The EU and its members have taken a range of steps to differentiate between Israel’s sovereign, “Green Line” territory and the Palestinian territories it occupies. Some EU governments, Ireland for example, have discussed a ban on products from settlements as a next step to advance pressure on Israel’s settlement policy. Israel has long sought to brand such efforts, however, as the equivalent of rejecting Israel’s right to exist. Businesses like the home rental platform Airbnb have faced serious backlash for seeking to distinguish between Israel and Israeli settlements, including private legal challenges, threats of litigation by Israel’s Justice Minister, and blacklisting by U.S. state governments. Many U.S. states have enacted laws prohibiting boycotts of Israel, 17 of which specifically ban boycotts aimed at the territories Israel illegally occupies. 

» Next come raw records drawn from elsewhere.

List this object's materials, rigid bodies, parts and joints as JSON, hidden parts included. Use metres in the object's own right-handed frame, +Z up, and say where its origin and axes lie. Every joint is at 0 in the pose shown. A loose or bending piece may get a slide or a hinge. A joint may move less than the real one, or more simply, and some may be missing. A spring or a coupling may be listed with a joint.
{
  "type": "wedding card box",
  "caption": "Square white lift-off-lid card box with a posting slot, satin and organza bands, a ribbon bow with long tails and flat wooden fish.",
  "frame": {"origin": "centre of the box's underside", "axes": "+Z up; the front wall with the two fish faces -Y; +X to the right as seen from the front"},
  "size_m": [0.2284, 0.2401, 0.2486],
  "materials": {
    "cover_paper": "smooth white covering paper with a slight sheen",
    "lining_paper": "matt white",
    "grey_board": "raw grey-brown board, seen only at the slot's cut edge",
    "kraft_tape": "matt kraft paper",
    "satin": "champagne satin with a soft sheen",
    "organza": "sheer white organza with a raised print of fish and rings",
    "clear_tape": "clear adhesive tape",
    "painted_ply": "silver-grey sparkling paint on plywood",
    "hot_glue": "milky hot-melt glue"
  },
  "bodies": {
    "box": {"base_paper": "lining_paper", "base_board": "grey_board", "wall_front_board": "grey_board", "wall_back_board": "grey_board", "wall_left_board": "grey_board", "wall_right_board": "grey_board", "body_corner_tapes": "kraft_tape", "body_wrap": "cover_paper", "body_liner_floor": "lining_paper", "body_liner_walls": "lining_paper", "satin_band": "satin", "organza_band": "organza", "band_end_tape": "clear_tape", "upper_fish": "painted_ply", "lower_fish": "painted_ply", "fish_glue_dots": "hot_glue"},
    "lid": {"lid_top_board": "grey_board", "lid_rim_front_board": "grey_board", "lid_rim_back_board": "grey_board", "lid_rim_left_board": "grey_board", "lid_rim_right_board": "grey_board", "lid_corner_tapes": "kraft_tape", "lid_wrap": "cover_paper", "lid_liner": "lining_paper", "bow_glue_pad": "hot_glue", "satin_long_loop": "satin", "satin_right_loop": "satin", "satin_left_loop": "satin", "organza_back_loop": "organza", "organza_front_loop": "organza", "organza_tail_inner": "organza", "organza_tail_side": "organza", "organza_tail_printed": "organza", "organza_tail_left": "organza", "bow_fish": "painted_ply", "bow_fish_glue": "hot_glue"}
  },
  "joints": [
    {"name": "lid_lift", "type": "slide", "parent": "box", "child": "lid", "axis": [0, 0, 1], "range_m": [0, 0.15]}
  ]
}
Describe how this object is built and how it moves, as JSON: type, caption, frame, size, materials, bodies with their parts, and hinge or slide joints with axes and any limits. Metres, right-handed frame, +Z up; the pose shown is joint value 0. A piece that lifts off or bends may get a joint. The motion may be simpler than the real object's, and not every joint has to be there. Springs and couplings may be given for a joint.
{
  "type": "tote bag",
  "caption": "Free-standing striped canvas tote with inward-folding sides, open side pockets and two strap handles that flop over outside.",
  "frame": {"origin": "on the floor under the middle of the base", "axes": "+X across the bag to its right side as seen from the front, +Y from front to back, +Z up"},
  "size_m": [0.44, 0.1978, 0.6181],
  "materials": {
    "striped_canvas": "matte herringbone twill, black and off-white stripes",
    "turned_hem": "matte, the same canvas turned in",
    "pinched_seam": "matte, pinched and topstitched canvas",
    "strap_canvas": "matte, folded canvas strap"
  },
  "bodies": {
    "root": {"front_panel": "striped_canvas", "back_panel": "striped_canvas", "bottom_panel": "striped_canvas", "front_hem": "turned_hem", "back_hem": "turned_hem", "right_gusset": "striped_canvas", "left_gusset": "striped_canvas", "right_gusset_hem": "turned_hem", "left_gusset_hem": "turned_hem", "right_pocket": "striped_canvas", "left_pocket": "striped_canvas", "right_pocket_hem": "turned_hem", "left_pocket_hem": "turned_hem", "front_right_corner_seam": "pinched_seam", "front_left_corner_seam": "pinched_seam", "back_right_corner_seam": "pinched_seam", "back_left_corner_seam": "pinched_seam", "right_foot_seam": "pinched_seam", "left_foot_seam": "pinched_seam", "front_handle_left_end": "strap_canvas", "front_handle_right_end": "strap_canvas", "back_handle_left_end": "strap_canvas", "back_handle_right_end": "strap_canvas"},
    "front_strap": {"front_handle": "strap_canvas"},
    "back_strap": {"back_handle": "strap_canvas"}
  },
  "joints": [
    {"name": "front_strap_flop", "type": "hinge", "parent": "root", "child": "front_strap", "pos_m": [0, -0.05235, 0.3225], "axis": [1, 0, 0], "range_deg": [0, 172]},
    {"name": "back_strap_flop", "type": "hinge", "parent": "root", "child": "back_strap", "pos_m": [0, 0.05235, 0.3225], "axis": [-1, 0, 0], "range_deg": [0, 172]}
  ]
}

And last week the Israeli Supreme Court upheld the government’s deportation of Human Rights Watch’s Israel Palestine director Omar Shakir under a theory holding criticism of business activity in settlements to constitute advocacy for boycotting Israel, which is grounds for deportation under a 2017 amendment to Israel’s Law of Entry. “By the logic of the Israeli Supreme Court, EU officials promoting [the ECJ] ruling or supporting labeling of settlement goods should also be deported from Israel,” said Shakir on Twitter today.

Today’s ruling provides the French Council of State with a binding interpretation of EU law, according to which it must dispose of the complaints brought by OJE and Psagot. All other courts in EU member states will be likewise bound by the ECJ’s finding that labeling language identifying goods from the occupied Palestinian territories and Israeli settlements is mandatory.